The earthquake was far more devastating than the previous one in September of last year, even though it was a lower magnitude; the epicenter was more shallow and closer to the city. Temporary morgues were set up in the streets, the city unable to deal with the numbers of dead. Hundreds of people have died, many are still missing, even now, and hundreds of thousands of homes and businesses are lost.
And now, everywhere we go we’re hearing more earthquake stories, where people were and what they saw. Daniel’s coworker Pablo, whose wife and children had just met him in Christchurch after a long season at Pole, lost everything he had in the hotel, half collapsed and listing so severely that no one was allowed to enter; including his passport, newly stamped from all seven continents.
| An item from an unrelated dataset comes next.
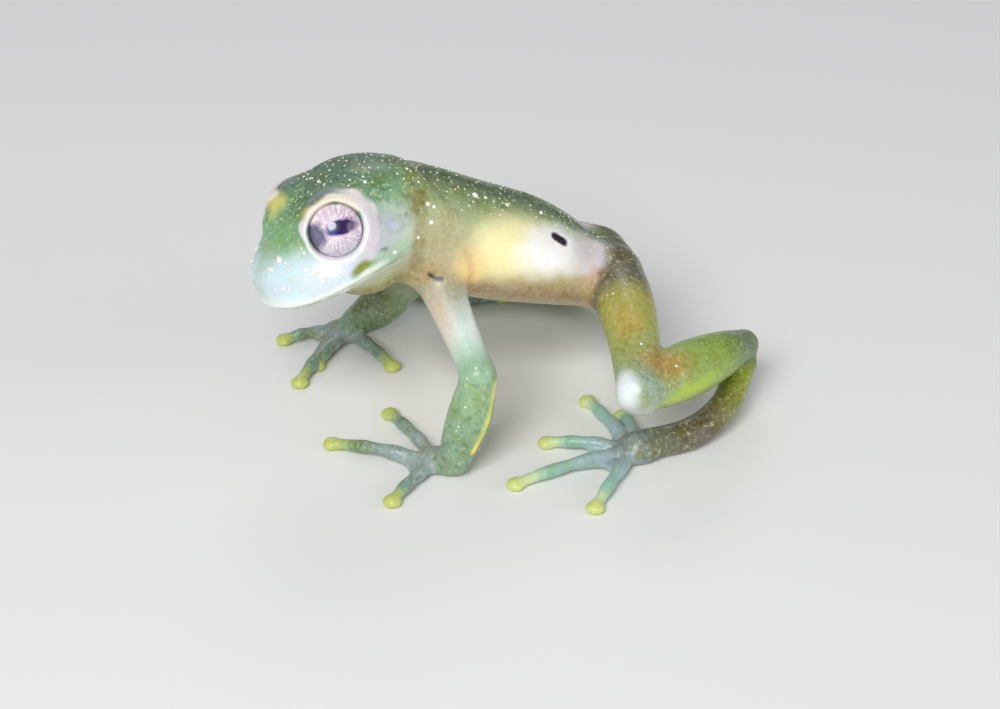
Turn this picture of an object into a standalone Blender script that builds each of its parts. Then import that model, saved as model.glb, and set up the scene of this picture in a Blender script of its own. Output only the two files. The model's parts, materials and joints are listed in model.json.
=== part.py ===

We overheard a woman with her teenage daughter explaining to some tourists in Kaikoura, “We’re on extended holiday while we find somewhere to work and go to school… and live.”
We met a German couple on the West Coast who had been at the New Brighton beach surfing; the woman was in her underwear when the earthquake hit, her partner in his wetsuit, and amid the terrible noise and shaking the surf rental owner came running up to them yelling, “Gas! Gas!,” because the line had broken, but they didn’t know what that word meant in English. They tried to describe to us the total chaos and panic that the Chirstchurch suburb was exploding into: of changing out of his wetsuit in the middle of the street because there was nowhere else to go and wondering if he needed to return it, running out of gas for the car and not being able to get any, camping in public parks with other refugees. Not having any clean water or food, and seeing abandoned groceries behind walls of broken glass; “well,” he explained, “the thought crosses your mind at that point.”
One night they stayed in a park with a man who was playing guitar and sharing bread and beer given to him by a shop owner leaving town, talking about the comfort that the music and the friendly gesture provided them, thirsty and scared and trapped. In the end they finally left the city when a police officer siphoned the petrol from his own vehicle with his mouth—they praised him, their hero who helped them finally escape the madness.
We spent the rest of the week in Wanaka feeling really fortunate to have been away during the earthquake, leaving a little bit more time for snuggling before getting up in the morning, watching the evening news and looking vicariously through the rubble for landmarks and familiar faces.